Harden off over 7 to 10 days, a few hours of outdoor shade the first days, building up to full sun exposure by the end. Space plants 12 to 18 inches apart in well-drained soil, stevia hates wet feet and will sulk or rot in heavy, soggy ground.
That’s the physical process handled, but there’s still the honest question of why so many people never get this far.
Why Most Stevia Cutting Attempts Fail
Beyond the wrong-cutting mistake already covered, three things quietly sink the rest of the attempts.
- Rot from overly wet medium: stevia’s soft stem has almost no tolerance for sitting in saturated soil, keep the medium moist like a wrung-out sponge, never wet.
- Low light during rooting: a cutting with no roots can’t push new growth without decent light, a dim corner stalls it indefinitely even if it doesn’t rot.
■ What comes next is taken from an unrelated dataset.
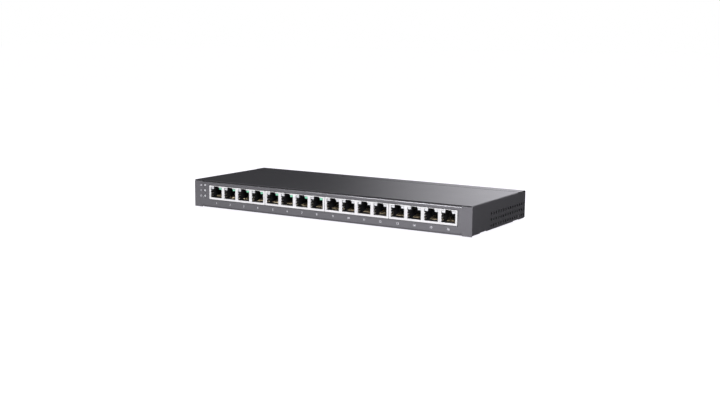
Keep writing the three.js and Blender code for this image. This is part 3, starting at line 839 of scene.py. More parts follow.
def keyhole(x):
    """A head hole with a narrow slot in front of it."""
    head, slot, run = 4.0, 2.0, 8.0
    start = math.asin(slot / head)
    angles = [start + (2 * math.pi - 2 * start) * k / 28 for k in range(29)]
    loop = [Vector((KEYHOLE_Y - head * math.cos(a), x + head * math.sin(a))) for a in angles]
    centre = KEYHOLE_Y - run
    arc = [math.pi / 2 + math.pi * k / 12 for k in range(13)]
    return loop + [Vector((centre + slot * math.cos(a), x - slot * math.sin(a))) for a in arc]


def base_chassis():
    """Front wall, with flat ends, and bottom plate, with lips at its sides, bent from one sheet."""
    flange = FRONT + CHASSIS_FLANGE
    corners = [(flange, WALL_TOP), (FRONT, WALL_TOP), (FRONT, UNDERSIDE), (BACK, UNDERSIDE)]
    profile = Bent(corners, [LIP_BEND, FRONT_BEND])
    wall_start, wall_end, floor_start = profile.marks[2], profile.marks[3], profile.marks[4]
    lip_outer = HALF - SHEET - GAP
    lip_top = UNDERSIDE + CHASSIS_LIP
    lips = Bent(
        [(-lip_outer, lip_top), (-lip_outer, UNDERSIDE), (lip_outer, UNDERSIDE), (lip_outer, lip_top)],
        [FRONT_BEND, FRONT_BEND],
    )
    lip_fold = lip_outer - FRONT_BEND
    lip_edge = lips.total / 2
    flat_half = HALF - TAB_WIDTH

    def wall_s(z):
        return wall_start + (WALL_TOP - LIP_BEND - z)

    def floor_s(y):
        return floor_start + (y - FRONT - FRONT_BEND)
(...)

- Taking cuttings from a stressed mother plant: a mother plant that’s drought-stressed, flowering, or leggy from low light produces weak cuttings no matter how well you follow the steps.
Fix the source plant and the process, and stevia actually roots easier than most people expect going in.
Everything above compresses into the card you actually came here to save.
Stevia at a Glance
- Best time to take cuttings: spring through midsummer, whenever the mother plant has healthy, semi-firm new growth.
- Cutting size: 3 to 4 inches long, taken just below a leaf node, with the bottom two leaf sets stripped.
- Rooting medium: perlite or a light, well-draining seed-starting mix, kept evenly moist, never soggy.
- Ideal rooting conditions: 70 to 75°F, bright indirect light, humidity tent vented daily.
- Time to root: 10 to 14 days for root formation, visible new leaf growth by day 14 to 21 confirms success.
- When to plant outside: two to three weeks after your last frost, once nights stay above 50°F, spaced 12 to 18 inches apart.
- Biggest killer: soggy medium and floppy, unstressed tip cuttings that wilt before they root.
Speed and a firm-ish stem beat every other variable in this process.
Get those two right and stevia roots about as reliably as any herb you’ll ever propagate.